Daily News film critic Bob Strauss adding, "'Delusion's' climactic sequence injects contemporary strains of greed any misogyny into a classic western motif—it's funny and a little frightening to see that the frontier is not only open, but getting wider."

''Where the Day Takes You''

"The final verdict on "Where the Day Takes You"-successful street-wise melodrama with roots in grim reality or malodorous vagabond project with too many stars and too much direction-could go either way," wrote David Hunter of The Village View, continuing: "Produced before the spring L.A. riots, written with no intrusive political viewpoint, director Marc Rocco's ambitious tale of teen runaways and career homeless in Hollywood, attempts to marry 80's self-consciousness with 60's group consciousness both in the film's storyline and style of direction."
From The Seattle Post-Intelligencer: “The story, which was scripted by Rocco, Michael Hitchcock and Kurt Voss, follows a young man just out of his teens named King and his “family” of runaways.”
“In This case,” Major continues, “King’s “family” consists of speed addict Greg, angry and rebellious Little J, Manny, love hungry and overweight Brenda, and philosophical loner Crasher.”
The film also features Lara Flynn Boyle, Kyle MacLachlan, Alyssa Milano, Steven Tobolowsky and an uncredited Christian Slater as a social worker.”
Major concludes, “In spite of the remarkable stock of fine performances, however, the film’s real gem is it’s [sic] screenplay by Rocco, Kurt Voss, and Michael Hitchcock.”

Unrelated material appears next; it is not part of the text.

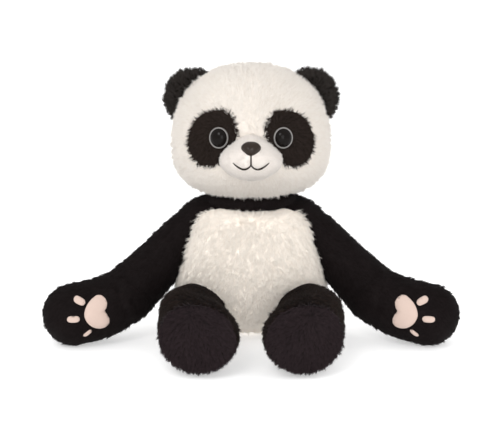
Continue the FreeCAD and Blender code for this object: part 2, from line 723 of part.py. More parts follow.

Janet Maslin of The New York Times said, "This is Rebel Without a Cause without the grown-ups and without boundaries." Critic David Sheehan of KNBC-TV Los Angeles said, "Captures the hard core reality of L.A. street kids with intensity and brilliance." Bob Healy of the Satellite News Network/KBIG Radio spoke of Where the Day Takes You as, "One of the ten best films of the year." Jeff Craig of 60 Second Preview simply claimed, "4 Stars. A stunner."